1.1 - What is Simple Linear Regression?

Printer-friendly versionPrinter-friendly version

Simple linear regression is a statistical method that allows us to summarize and study relationships between two continuous (quantitative) variables:

  • One variable, denoted x, is regarded as the predictor, explanatory, or independent variable.
  • The other variable, denoted y, is regarded as the response, outcome, or dependent variable.

Because the other terms are used less frequently today, we'll use the "predictor" and "response" terms to refer to the variables encountered in this course. The other terms are mentioned only to make you aware of them should you encounter them in other arenas. Simple linear regression gets its adjective "simple," because it concerns the study of only one predictor variable. In contrast, multiple linear regression, which we study later in this course, gets its adjective "multiple," because it concerns the study of two or more predictor variables.

Types of relationships

Before proceeding, we must clarify what types of relationships we won't study in this course, namely, deterministic (or functional) relationships. Here is an example of a deterministic relationship.

fahrenheit vs celsius plot

Note that the observed (x, y) data points fall directly on a line. As you may remember, the relationship between degrees Fahrenheit and degrees Celsius is known to be:

\[\text{Fahr } = \frac{9}{5}\text{Cels}+32\]

That is, if you know the temperature in degrees Celsius, you can use this equation to determine the temperature in degrees Fahrenheit exactly.

Here are some examples of other deterministic relationships that students from previous semesters have shared:

  • Circumference = π × diameter
  • Hooke's Law: Y = α + βX, where Y = amount of stretch in a spring, and X = applied weight.
  • Ohm's Law: I = V/r, where V = voltage applied, r = resistance, and I = current.
  • Boyle's Law: For a constant temperature, P = α/V, where P = pressure, α = constant for each gas, and V = volume of gas.

For each of these deterministic relationships, the equation exactly describes the relationship between the two variables.

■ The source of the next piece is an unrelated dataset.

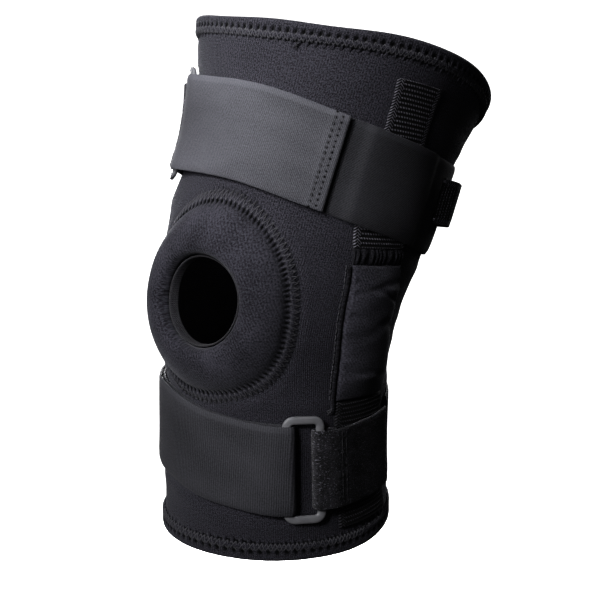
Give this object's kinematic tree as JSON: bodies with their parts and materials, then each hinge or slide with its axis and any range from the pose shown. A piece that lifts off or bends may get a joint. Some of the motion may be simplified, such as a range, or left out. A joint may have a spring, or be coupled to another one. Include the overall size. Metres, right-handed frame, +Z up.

This course does not examine deterministic relationships. Instead, we are interested in statistical relationships, in which the relationship between the variables is not perfect.

Here is an example of a statistical relationship. The response variable y is the mortality due to skin cancer (number of deaths per 10 million people) and the predictor variable x is the latitude (degrees North) at the center of each of 49 states in the U.S. (skincancer.txt) (The data were compiled in the 1950s, so Alaska and Hawaii were not yet states. And, Washington, D.C. is included in the data set even though it is not technically a state.)

skin cancer vs state latitude plot

You might anticipate that if you lived in the higher latitudes of the northern U.S., the less exposed you'd be to the harmful rays of the sun, and therefore, the less risk you'd have of death due to skin cancer. The scatter plot supports such a hypothesis. There appears to be a negative linear relationship between latitude and mortality due to skin cancer, but the relationship is not perfect. Indeed, the plot exhibits some "trend," but it also exhibits some "scatter." Therefore, it is a statistical relationship, not a deterministic one.

Some other examples of statistical relationships might include:

  • Height and weight — as height increases, you'd expect weight to increase, but not perfectly.
  • Alcohol consumed and blood alcohol content — as alcohol consumption increases, you'd expect one's blood alcohol content to increase, but not perfectly.
  • Vital lung capacity and pack-years of smoking — as amount of smoking increases (as quantified by the number of pack-years of smoking), you'd expect lung function (as quantified by vital lung capacity) to decrease, but not perfectly.
  • Driving speed and gas mileage — as driving speed increases, you'd expect gas mileage to decrease, but not perfectly.

Okay, so let's study statistical relationships between one response variable y and one predictor variable x!